I mix all my drys in a single bowl, dumping measured cups/spoons of each ingredient in, successively. Then, whisking to combine in that bowl before adding into the wet ingredients (already sitting in the mixer’s bowl).

One difference between flours is the grain size. Any convenient measure of volume will include varying amounts of air in the flour. Measuring flour by volume and then weighing it will be affected by how finely ground the flour is and the amount of water it may have absorbed by the time it reaches your kitchen. In addition to that flours differ in gluten content which for yeast breads make a difference.
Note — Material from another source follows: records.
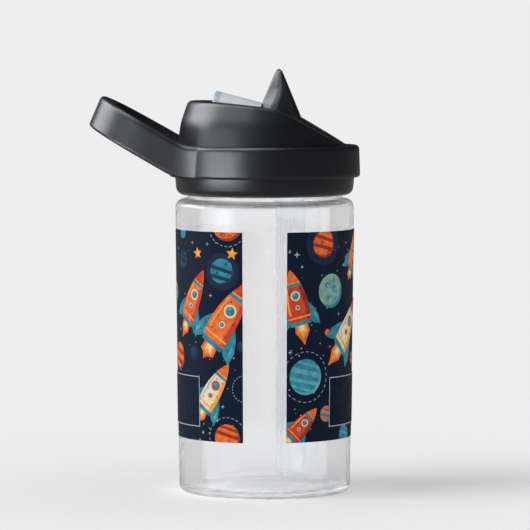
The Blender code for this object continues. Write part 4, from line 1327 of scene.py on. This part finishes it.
def make_camera():
    data = bpy.data.cameras.new("camera")
    data.lens = LENS
    data.sensor_width = SENSOR
    data.dof.use_dof = False
    camera = new_item("camera", data)
    place = round_about(0.0, 0.0, CAMERA_DISTANCE) + up(CAMERA_HEIGHT)
    target = up(CAMERA_HEIGHT - CAMERA_DISTANCE * math.tan(CAMERA_PITCH))
    target += round_about(-90.0, 0.0, CAMERA_SIDE_AIM)
    aimed(camera, place, target)
    bpy.context.scene.camera = camera


def make_pieces():
    black = black_plastic()
    silicone = mottled("seal_silicone", (0.52, 0.54, 0.57, 1.0), (0.46, 0.48, 0.52, 1.0), 0.45, 250.0)

    bottle = dress(make_clear_bottle(), clear_plastic(), "bottle", "clear_shell", "bottle_shell")
    bottle.visible_shadow = False
    ground = mottled("print_ground", NAVY, tint(3, 22, 45), 0.5, 160.0, specular=0.15)
    wrap = make_wrap(ground, wrap_backing())
    dress(wrap, None, "bottle", "print", "printed_wrap")
    make_artwork()

    dress(make_closure(), black, "cap", "black_plastic", "cap_body")
    dress(make_band_and_loop(), black, "cap", "black_plastic", "carry_handle")
    dress(make_dome(), black, "cap", "black_plastic", "dome_cover")
    dress(make_spout(), black, "spout", "black_plastic", "spout")
    dress(make_bite_valve(), valve_silicone(), "spout", "valve_silicone", "bite_valve")
    milky = see_through("straw_plastic", (0.96, 0.975, 0.99, 1.0), 150.0, 0.12, 0.2, 1.12)[0]
    straw = dress(make_straw(), milky, "cap", "straw_plastic", "straw")
    straw.visible_shadow = False
    for node in ("cap_gasket", "spout_seal", "vent_valve"):
        item = frame["nodes"][node]
        item.data.materials.clear()
        item.data.materials.append(silicone)


def main():
    make_pieces()
    make_surroundings()
    make_floor()
    black = [item for item in bpy.data.objects if item.get("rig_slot") == "black_plastic"]
    clear = [item for item in bpy.data.objects if item.get("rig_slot") == "clear_shell"]
    softbox("high_softbox", 107.0, 29.5, 0.95, (0.78, 0.60), 12.5)
    softbox("wide_softbox", 54.0, 40.0, 0.95, (1.0, 0.30), 4.0)
    softbox("low_softbox", 54.0, -4.5, 1.0, (0.85, 0.10), 9.5, black)
    softbox("front_softbox", 54.0, 8.0, 1.1, (0.55, 0.42), 3.0, clear)
    softbox("top_softbox", 60.0, 72.0, 1.0, (0.7, 0.7), 9.0)
    make_sun(70.0, 42.0, 1.2, 40.0)
    make_camera()
    bpy.context.scene.view_settings.view_transform = "Standard"


main()
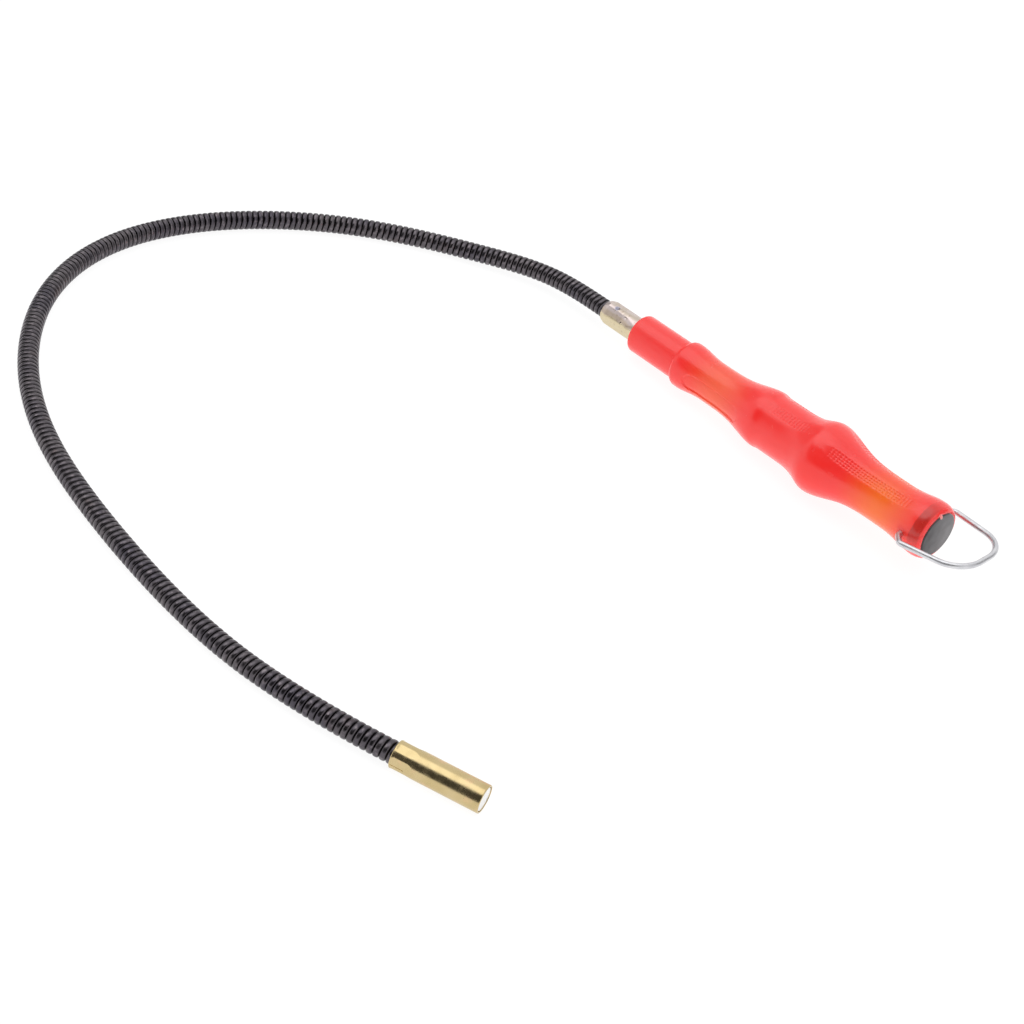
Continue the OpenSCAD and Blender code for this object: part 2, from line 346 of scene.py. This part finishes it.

Does weight or volume help determine the result if the gluten content is unknown?

Another measure of flour quality is the remaining ash content after burning the flour. From high ash to low the difference by weight is somewhere between 1-2% but that is enough to make a difference to bakers. My overall impression is that neither weight nor volume can be all that accurate of a measure and experienced bakers have to be able to tell from the consistency and rise time of a dough if the mix needs some adjustment. Using the same measure of either kind each time you bake is important to have a fixed point to make adjustments from but no adjustment of weight or volume will hold up across all recipes or types of flour.